# Supplied material
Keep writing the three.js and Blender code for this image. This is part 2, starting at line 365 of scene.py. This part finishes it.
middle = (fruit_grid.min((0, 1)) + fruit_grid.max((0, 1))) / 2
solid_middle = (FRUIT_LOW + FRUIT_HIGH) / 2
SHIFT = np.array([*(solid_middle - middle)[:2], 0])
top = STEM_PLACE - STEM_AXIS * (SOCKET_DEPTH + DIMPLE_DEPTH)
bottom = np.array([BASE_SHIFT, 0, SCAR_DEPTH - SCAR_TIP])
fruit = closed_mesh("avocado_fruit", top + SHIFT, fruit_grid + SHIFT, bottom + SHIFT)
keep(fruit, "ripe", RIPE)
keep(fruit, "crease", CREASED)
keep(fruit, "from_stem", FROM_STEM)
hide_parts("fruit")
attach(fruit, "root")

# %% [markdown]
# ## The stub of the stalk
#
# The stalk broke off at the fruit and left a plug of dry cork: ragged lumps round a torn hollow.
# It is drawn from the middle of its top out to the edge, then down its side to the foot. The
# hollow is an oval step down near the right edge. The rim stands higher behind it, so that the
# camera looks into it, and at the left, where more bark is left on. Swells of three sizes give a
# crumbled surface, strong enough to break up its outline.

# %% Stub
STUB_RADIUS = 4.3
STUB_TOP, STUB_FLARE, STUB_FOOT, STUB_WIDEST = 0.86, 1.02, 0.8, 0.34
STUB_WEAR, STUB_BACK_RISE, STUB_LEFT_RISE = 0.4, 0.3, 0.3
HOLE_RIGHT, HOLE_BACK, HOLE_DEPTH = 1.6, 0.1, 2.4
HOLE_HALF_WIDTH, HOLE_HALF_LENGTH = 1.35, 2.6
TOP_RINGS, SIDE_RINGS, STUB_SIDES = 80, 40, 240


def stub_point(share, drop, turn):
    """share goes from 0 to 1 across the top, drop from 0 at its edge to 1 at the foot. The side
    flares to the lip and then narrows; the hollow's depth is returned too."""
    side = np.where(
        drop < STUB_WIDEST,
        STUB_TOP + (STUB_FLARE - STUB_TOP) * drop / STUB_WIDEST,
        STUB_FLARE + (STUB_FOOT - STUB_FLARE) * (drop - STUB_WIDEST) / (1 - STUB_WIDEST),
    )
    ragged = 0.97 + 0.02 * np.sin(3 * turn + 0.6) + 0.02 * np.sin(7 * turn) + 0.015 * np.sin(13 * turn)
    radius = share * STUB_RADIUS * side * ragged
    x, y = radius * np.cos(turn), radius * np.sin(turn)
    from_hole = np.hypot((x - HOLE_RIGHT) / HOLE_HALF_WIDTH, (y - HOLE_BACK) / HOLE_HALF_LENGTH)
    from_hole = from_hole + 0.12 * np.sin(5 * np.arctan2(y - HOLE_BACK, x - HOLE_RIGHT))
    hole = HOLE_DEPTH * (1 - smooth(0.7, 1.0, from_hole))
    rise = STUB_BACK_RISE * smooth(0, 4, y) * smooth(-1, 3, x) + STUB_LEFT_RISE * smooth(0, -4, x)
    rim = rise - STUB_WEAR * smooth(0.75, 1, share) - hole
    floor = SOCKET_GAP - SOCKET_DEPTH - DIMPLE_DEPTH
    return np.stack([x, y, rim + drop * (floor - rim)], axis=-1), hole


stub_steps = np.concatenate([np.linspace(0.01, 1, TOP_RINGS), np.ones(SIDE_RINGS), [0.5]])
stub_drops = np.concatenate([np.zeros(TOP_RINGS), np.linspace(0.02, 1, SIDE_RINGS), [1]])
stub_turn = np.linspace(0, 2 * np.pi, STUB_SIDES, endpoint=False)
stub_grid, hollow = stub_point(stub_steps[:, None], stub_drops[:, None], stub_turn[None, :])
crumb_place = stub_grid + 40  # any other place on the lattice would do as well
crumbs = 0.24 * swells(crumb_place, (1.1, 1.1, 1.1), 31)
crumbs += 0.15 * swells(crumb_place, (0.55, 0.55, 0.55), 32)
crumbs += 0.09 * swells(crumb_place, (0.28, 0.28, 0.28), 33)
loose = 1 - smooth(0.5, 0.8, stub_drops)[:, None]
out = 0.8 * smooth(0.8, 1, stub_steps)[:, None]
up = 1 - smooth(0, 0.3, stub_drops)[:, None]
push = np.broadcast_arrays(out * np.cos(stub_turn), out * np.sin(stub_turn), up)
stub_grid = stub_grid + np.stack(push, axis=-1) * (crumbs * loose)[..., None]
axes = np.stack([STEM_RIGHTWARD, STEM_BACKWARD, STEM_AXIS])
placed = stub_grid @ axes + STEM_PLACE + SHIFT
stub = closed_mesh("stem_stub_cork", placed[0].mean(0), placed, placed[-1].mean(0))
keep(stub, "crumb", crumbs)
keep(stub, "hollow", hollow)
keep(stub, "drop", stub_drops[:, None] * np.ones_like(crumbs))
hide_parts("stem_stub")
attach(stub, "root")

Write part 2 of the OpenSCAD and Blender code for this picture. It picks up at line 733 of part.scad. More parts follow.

# Exercise directions
Copy every record exactly, with nothing added or dropped.

# In response
Keep writing the three.js and Blender code for this image. This is part 2, starting at line 365 of scene.py. This part finishes it.
middle = (fruit_grid.min((0, 1)) + fruit_grid.max((0, 1))) / 2
solid_middle = (FRUIT_LOW + FRUIT_HIGH) / 2
SHIFT = np.array([*(solid_middle - middle)[:2], 0])
top = STEM_PLACE - STEM_AXIS * (SOCKET_DEPTH + DIMPLE_DEPTH)
bottom = np.array([BASE_SHIFT, 0, SCAR_DEPTH - SCAR_TIP])
fruit = closed_mesh("avocado_fruit", top + SHIFT, fruit_grid + SHIFT, bottom + SHIFT)
keep(fruit, "ripe", RIPE)
keep(fruit, "crease", CREASED)
keep(fruit, "from_stem", FROM_STEM)
hide_parts("fruit")
attach(fruit, "root")

# %% [markdown]
# ## The stub of the stalk
#
# The stalk broke off at the fruit and left a plug of dry cork: ragged lumps round a torn hollow.
# It is drawn from the middle of its top out to the edge, then down its side to the foot. The
# hollow is an oval step down near the right edge. The rim stands higher behind it, so that the
# camera looks into it, and at the left, where more bark is left on. Swells of three sizes give a
# crumbled surface, strong enough to break up its outline.

# %% Stub
STUB_RADIUS = 4.3
STUB_TOP, STUB_FLARE, STUB_FOOT, STUB_WIDEST = 0.86, 1.02, 0.8, 0.34
STUB_WEAR, STUB_BACK_RISE, STUB_LEFT_RISE = 0.4, 0.3, 0.3
HOLE_RIGHT, HOLE_BACK, HOLE_DEPTH = 1.6, 0.1, 2.4
HOLE_HALF_WIDTH, HOLE_HALF_LENGTH = 1.35, 2.6
TOP_RINGS, SIDE_RINGS, STUB_SIDES = 80, 40, 240


def stub_point(share, drop, turn):
    """share goes from 0 to 1 across the top, drop from 0 at its edge to 1 at the foot. The side
    flares to the lip and then narrows; the hollow's depth is returned too."""
    side = np.where(
        drop < STUB_WIDEST,
        STUB_TOP + (STUB_FLARE - STUB_TOP) * drop / STUB_WIDEST,
        STUB_FLARE + (STUB_FOOT - STUB_FLARE) * (drop - STUB_WIDEST) / (1 - STUB_WIDEST),
    )
    ragged = 0.97 + 0.02 * np.sin(3 * turn + 0.6) + 0.02 * np.sin(7 * turn) + 0.015 * np.sin(13 * turn)
    radius = share * STUB_RADIUS * side * ragged
    x, y = radius * np.cos(turn), radius * np.sin(turn)
    from_hole = np.hypot((x - HOLE_RIGHT) / HOLE_HALF_WIDTH, (y - HOLE_BACK) / HOLE_HALF_LENGTH)
    from_hole = from_hole + 0.12 * np.sin(5 * np.arctan2(y - HOLE_BACK, x - HOLE_RIGHT))
    hole = HOLE_DEPTH * (1 - smooth(0.7, 1.0, from_hole))
    rise = STUB_BACK_RISE * smooth(0, 4, y) * smooth(-1, 3, x) + STUB_LEFT_RISE * smooth(0, -4, x)
    rim = rise - STUB_WEAR * smooth(0.75, 1, share) - hole
    floor = SOCKET_GAP - SOCKET_DEPTH - DIMPLE_DEPTH
    return np.stack([x, y, rim + drop * (floor - rim)], axis=-1), hole


stub_steps = np.concatenate([np.linspace(0.01, 1, TOP_RINGS), np.ones(SIDE_RINGS), [0.5]])
stub_drops = np.concatenate([np.zeros(TOP_RINGS), np.linspace(0.02, 1, SIDE_RINGS), [1]])
stub_turn = np.linspace(0, 2 * np.pi, STUB_SIDES, endpoint=False)
stub_grid, hollow = stub_point(stub_steps[:, None], stub_drops[:, None], stub_turn[None, :])
crumb_place = stub_grid + 40  # any other place on the lattice would do as well
crumbs = 0.24 * swells(crumb_place, (1.1, 1.1, 1.1), 31)
crumbs += 0.15 * swells(crumb_place, (0.55, 0.55, 0.55), 32)
crumbs += 0.09 * swells(crumb_place, (0.28, 0.28, 0.28), 33)
loose = 1 - smooth(0.5, 0.8, stub_drops)[:, None]
out = 0.8 * smooth(0.8, 1, stub_steps)[:, None]
up = 1 - smooth(0, 0.3, stub_drops)[:, None]
push = np.broadcast_arrays(out * np.cos(stub_turn), out * np.sin(stub_turn), up)
stub_grid = stub_grid + np.stack(push, axis=-1) * (crumbs * loose)[..., None]
axes = np.stack([STEM_RIGHTWARD, STEM_BACKWARD, STEM_AXIS])
placed = stub_grid @ axes + STEM_PLACE + SHIFT
stub = closed_mesh("stem_stub_cork", placed[0].mean(0), placed, placed[-1].mean(0))
keep(stub, "crumb", crumbs)
keep(stub, "hollow", hollow)
keep(stub, "drop", stub_drops[:, None] * np.ones_like(crumbs))
hide_parts("stem_stub")
attach(stub, "root")

Write part 2 of the OpenSCAD and Blender code for this picture. It picks up at line 733 of part.scad. More parts follow.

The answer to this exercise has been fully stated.